COLLECTED MATERIAL:
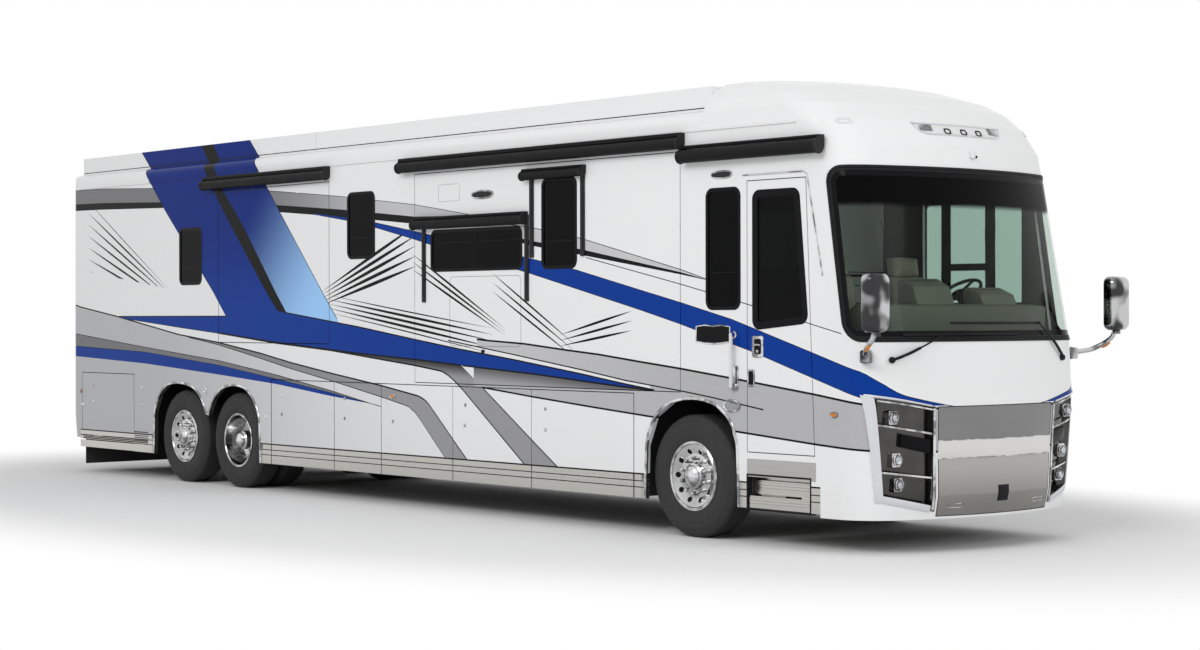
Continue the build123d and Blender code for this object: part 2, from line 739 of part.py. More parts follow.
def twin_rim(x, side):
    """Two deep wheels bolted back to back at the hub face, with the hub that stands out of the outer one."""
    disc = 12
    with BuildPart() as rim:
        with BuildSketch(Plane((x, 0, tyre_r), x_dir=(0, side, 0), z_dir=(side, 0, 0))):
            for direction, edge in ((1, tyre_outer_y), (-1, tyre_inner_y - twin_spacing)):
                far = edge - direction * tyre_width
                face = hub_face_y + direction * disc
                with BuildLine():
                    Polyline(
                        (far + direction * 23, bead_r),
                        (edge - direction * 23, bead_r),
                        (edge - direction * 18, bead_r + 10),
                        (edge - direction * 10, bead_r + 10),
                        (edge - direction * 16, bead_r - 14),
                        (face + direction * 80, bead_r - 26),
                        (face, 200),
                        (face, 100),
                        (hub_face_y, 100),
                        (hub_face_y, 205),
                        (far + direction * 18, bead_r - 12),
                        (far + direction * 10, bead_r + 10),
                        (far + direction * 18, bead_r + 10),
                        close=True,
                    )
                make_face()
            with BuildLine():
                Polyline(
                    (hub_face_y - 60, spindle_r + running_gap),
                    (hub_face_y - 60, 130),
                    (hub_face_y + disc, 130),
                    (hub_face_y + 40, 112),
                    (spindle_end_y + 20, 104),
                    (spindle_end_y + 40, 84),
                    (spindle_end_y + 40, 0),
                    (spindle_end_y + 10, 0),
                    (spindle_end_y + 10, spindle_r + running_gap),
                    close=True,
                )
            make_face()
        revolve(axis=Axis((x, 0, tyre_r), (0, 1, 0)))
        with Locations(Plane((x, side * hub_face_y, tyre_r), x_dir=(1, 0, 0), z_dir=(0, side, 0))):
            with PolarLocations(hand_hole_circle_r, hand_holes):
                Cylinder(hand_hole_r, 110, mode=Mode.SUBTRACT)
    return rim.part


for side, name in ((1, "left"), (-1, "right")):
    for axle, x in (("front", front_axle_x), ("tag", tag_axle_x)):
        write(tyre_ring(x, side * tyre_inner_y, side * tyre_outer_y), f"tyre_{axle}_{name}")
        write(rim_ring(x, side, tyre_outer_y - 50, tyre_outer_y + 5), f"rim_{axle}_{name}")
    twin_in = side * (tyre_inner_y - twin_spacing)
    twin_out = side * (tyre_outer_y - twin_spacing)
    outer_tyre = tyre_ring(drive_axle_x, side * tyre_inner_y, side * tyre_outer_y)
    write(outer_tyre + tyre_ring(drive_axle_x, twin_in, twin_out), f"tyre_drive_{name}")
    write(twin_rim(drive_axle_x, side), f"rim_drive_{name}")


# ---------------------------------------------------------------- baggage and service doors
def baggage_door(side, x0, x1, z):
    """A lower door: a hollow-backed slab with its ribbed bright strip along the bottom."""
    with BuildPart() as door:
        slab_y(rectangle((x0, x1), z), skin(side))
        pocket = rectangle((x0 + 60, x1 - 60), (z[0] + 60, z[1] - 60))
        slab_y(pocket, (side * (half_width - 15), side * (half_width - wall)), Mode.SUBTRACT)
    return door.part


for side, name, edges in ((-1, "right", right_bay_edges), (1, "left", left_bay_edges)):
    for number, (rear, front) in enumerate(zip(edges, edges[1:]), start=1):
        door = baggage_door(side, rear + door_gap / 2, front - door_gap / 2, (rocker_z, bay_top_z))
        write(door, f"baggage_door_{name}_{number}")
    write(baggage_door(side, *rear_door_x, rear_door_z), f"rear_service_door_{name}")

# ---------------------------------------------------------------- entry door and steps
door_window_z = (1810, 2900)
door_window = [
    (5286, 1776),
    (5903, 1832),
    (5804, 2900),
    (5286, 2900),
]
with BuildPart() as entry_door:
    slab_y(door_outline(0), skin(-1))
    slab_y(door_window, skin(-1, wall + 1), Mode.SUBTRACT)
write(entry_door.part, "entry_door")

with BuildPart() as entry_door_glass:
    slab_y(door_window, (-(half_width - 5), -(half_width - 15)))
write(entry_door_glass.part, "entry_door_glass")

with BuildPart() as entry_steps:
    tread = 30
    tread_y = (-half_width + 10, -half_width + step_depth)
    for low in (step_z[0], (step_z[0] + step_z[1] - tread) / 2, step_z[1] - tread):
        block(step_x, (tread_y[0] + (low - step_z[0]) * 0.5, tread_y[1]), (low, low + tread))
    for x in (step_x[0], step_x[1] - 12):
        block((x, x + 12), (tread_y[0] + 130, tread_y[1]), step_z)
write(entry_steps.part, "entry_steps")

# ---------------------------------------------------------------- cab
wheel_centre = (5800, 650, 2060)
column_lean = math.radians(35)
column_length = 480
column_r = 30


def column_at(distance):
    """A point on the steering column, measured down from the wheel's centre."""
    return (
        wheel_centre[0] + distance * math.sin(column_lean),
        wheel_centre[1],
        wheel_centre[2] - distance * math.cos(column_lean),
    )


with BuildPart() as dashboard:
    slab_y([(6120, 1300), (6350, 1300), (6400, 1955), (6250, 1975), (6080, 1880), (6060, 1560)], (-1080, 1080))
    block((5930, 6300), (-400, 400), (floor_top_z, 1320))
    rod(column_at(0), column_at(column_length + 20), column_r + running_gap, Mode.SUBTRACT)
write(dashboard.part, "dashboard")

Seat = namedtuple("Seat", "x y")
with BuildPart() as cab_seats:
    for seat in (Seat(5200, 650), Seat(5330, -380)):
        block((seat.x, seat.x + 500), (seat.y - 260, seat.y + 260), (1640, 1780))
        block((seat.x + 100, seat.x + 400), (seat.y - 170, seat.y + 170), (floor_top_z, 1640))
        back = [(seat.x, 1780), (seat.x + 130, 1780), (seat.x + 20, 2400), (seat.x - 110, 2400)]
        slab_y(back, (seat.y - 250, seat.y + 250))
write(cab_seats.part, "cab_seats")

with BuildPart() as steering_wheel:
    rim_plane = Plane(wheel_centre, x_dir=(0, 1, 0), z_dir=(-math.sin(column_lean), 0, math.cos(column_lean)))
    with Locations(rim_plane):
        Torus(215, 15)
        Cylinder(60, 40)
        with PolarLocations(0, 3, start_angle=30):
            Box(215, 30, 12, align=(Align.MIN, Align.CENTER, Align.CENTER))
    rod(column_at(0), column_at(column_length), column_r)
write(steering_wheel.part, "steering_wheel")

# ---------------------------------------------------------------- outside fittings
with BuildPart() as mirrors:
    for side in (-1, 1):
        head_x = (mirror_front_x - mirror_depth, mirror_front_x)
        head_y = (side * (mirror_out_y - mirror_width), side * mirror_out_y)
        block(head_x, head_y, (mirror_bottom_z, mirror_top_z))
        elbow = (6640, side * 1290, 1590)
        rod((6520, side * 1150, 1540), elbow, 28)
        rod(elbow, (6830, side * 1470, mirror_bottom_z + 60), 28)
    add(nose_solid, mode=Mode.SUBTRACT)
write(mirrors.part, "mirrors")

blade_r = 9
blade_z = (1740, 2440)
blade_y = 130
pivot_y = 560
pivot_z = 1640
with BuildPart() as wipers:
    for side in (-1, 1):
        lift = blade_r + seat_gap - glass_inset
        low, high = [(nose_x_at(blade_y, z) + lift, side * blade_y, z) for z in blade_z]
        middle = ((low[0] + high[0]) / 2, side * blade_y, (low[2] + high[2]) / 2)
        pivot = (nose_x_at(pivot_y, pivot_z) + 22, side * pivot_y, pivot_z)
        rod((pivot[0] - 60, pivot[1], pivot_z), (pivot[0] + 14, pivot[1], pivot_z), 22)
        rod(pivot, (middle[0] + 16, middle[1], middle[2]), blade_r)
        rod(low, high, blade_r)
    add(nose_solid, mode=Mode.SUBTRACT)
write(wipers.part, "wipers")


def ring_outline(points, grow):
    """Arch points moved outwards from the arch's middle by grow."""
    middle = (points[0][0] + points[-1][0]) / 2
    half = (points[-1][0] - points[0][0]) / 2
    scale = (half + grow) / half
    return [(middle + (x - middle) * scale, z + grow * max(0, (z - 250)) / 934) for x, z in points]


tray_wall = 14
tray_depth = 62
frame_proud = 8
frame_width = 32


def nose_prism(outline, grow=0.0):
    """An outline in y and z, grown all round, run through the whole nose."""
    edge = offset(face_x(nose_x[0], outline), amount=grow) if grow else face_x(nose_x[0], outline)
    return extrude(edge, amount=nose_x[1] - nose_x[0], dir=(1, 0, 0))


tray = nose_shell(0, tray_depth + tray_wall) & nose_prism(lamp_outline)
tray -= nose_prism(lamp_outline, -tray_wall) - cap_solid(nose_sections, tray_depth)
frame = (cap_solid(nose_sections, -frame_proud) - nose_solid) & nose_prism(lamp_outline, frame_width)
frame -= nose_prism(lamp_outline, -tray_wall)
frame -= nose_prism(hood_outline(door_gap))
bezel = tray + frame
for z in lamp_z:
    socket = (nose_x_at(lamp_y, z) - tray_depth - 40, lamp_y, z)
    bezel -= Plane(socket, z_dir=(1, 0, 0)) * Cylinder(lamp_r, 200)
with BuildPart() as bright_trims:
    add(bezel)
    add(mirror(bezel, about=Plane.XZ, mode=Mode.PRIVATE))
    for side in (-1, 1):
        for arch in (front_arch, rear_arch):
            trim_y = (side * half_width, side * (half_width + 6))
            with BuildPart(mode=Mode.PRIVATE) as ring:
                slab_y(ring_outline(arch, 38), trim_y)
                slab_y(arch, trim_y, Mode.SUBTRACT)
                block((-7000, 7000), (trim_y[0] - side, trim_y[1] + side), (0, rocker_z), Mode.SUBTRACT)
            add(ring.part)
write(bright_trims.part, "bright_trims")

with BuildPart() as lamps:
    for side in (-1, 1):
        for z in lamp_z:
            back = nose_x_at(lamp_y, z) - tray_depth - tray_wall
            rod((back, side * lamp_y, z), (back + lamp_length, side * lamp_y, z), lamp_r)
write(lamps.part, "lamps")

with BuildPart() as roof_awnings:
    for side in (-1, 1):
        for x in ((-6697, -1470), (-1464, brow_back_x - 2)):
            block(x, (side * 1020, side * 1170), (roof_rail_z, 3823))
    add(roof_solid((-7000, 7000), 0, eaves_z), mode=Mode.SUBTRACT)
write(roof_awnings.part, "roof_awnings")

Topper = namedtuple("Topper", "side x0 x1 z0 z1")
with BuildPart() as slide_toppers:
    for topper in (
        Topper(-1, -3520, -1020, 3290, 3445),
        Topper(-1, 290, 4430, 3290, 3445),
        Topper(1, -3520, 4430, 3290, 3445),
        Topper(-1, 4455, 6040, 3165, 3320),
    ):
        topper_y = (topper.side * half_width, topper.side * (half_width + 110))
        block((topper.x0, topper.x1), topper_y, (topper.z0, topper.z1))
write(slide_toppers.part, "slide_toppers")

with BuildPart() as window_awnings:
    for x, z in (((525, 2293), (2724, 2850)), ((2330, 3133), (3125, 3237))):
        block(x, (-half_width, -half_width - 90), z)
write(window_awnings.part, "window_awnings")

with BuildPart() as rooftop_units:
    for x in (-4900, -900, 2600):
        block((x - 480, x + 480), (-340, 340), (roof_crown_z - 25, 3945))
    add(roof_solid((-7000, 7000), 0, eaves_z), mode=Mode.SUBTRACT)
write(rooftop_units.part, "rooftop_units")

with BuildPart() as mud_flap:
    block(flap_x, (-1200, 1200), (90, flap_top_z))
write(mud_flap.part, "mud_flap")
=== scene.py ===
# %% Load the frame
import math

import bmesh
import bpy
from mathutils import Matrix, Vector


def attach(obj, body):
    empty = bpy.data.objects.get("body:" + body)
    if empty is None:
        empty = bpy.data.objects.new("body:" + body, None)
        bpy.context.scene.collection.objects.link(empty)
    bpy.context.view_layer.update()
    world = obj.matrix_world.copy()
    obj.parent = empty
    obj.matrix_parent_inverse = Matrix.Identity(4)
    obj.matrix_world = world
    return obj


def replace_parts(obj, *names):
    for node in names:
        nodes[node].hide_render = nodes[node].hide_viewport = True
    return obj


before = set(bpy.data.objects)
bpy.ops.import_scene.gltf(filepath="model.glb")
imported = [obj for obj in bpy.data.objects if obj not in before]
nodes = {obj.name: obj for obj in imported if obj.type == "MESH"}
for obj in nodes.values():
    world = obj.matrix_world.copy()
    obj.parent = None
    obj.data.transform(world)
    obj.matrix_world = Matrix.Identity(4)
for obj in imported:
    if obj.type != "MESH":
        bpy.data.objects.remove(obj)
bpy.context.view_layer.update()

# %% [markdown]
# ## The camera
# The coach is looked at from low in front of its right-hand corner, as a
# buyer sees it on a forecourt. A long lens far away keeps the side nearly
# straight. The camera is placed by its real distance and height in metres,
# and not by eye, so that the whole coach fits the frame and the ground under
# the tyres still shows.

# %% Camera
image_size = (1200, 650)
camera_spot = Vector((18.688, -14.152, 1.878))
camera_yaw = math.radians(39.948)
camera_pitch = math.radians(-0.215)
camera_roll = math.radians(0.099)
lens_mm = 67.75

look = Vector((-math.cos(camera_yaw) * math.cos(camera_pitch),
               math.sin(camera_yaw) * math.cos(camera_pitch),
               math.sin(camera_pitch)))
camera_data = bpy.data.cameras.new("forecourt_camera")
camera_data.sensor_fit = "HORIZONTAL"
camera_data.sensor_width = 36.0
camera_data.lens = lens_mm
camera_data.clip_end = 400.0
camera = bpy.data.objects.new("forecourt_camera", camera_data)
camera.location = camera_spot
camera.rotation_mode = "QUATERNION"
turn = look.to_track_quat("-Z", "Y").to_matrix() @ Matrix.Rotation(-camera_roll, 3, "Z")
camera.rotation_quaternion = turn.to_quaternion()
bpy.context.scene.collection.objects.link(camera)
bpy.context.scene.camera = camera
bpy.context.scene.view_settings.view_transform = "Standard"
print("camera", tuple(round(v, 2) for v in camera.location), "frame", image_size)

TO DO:
The answer is the number of lines in the preceding material that hold "Identity"; write that number and nothing else.

ANSWER TO THE TASK:
2